また、教室に数十冊の本を抱えて現れ、それを教卓の上に山積みし、結局はそれを一冊も開くことなくひとり熱弁を奮う教授、
眠そうな顔をして現れ、椅子に座って頬杖をしながら、小さな声でボソボソしゃべり、一番前に座っている学生にしかその内容が聞き取れないほどであるにもかかわらず、
試験の採点はやたら厳しく、80名中数名にしか合格点を与えない教授、あるいはキンキン超えで話すためにノートを取ることが苦痛になってしまう教授など、
現在であれば学生から総スカンを食ってしまうような講義もお多かったと記憶している。
 
専門科目の講義のスピードには当初面食らったが、次第に慣れるようになった。一般教養課程の試験の成績があまり芳しくなかったので、専門科目はそうはさせじと頑張ることに決めた。

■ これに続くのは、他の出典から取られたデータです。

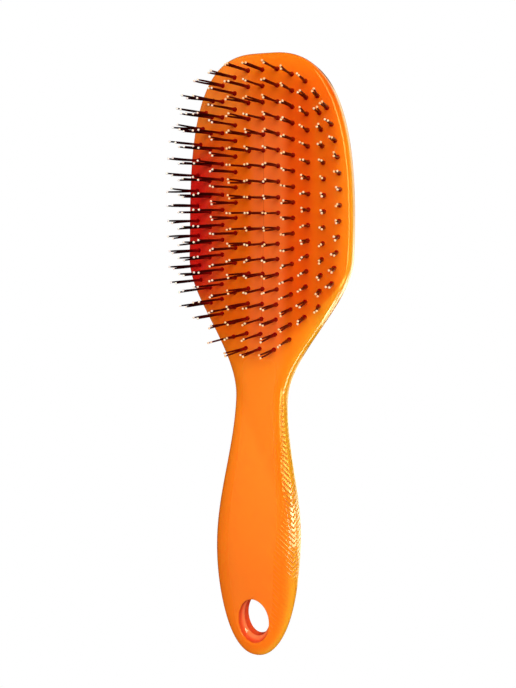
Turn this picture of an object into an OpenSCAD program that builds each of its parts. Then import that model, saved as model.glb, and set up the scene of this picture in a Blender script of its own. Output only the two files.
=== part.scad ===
// Detangling brush: a hollow two-piece body with a hang hole, and eleven
// columns of paired strands with round tips that stand out of its face.
// The brush lies on its back. X runs across it, +Y runs to the head end and
// the strands point to +Z.

/* [Body outline] */
// Length of the handle, from the hang end to the middle of the neck
handle_len = 104.5; // [90:0.5:125]
// Length of the head, from the middle of the neck to the head end
head_len = 130.5; // [115:0.5:150]
// Greatest width of the head
head_w = 68; // [60:0.5:80]
// Least width of the neck
neck_w = 21.4; // [17:0.2:26]
// Greatest width of the grip
grip_w = 35.2; // [28:0.4:42]

/* [Body thickness] */
// Height of the wall round the side of the head
head_side_h = 8; // [7:0.25:11]
// Radius of the face of the head, across its width
face_r = 150; // [120:5:190]
// Radius of the back of the head, across its width
back_r = 170; // [140:5:240]
// Thickness of the neck
neck_t = 10.75; // [9:0.25:14]
// Thickness of the grip
grip_t = 16.6; // [13:0.2:20]
// Thickness of the hang end at its hole
tail_t = 10; // [9:0.25:12]
// Thickness of the moulded walls
shell_wall = 2; // [1.6:0.1:2.2]
// Height of the neck's middle above the middle of the head
neck_rise = 3; // [1:0.25:4]
// Height of the head end's middle above the middle of the head
end_rise = 9; // [5:0.25:10]
// Height of the hang end's underside above the surface it lies on
tail_lift = 0.25; // [0.25:0.25:2]
// Depth of the flat ground on the back where the brush lies
rest_cut = 0.4; // [0.2:0.05:0.6]

/* [Hang hole] */
// Width of the hang hole
hole_w = 13; // [10:0.5:15]
// Length of the hang hole
hole_len = 18.5; // [14:0.5:19]
// Material between the hang hole and the hang end
hole_edge = 6; // [5:0.2:7]
// Solid material between the hang hole and the hollow of the handle
hole_bridge = 4; // [3:0.25:6]

/* [Strands] */
// Distance from the outermost columns to the widest sides of the head
side_margin = 4.7; // [4.1:0.2:5.9]
// Distance from the first row to the head end
end_margin = 6.7; // [6.1:0.2:8.9]
// Distance from the last row to the middle of the neck
neck_margin = 19.6; // [17:0.2:24]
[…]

2年次後期からスタートした講義の定期試験は、翌年の3月初めから始まった。私の受けたのは4科目であった。試験時間はすべて2時間。
罫線入り10枚綴りの答案用紙が与えられ、これにペンを用いて筆記するというもので、一般教養課程の試験との違いは、
教場の教卓の上に答案箱と棄権箱とが用意されていて、試験開始後、問題を見て、「こりゃ、ダメだ」と思ったら、直ちに答案用紙に「棄権」と書き、
これを棄権箱にぶち込んで退室すれば、未履修となり、成績表に落第点はつかないということになっていた。
就職時に「不可」の記載のある成績表のため不利にならないようにとの大学側の配慮によるものらしかった。
6月初めに試験の結果が発表になり、私は受験した4科目すべてが「優」であった。
これは珍しいことのようであり、誇りに思えるとともに、努力した甲斐があったと思ったものだった。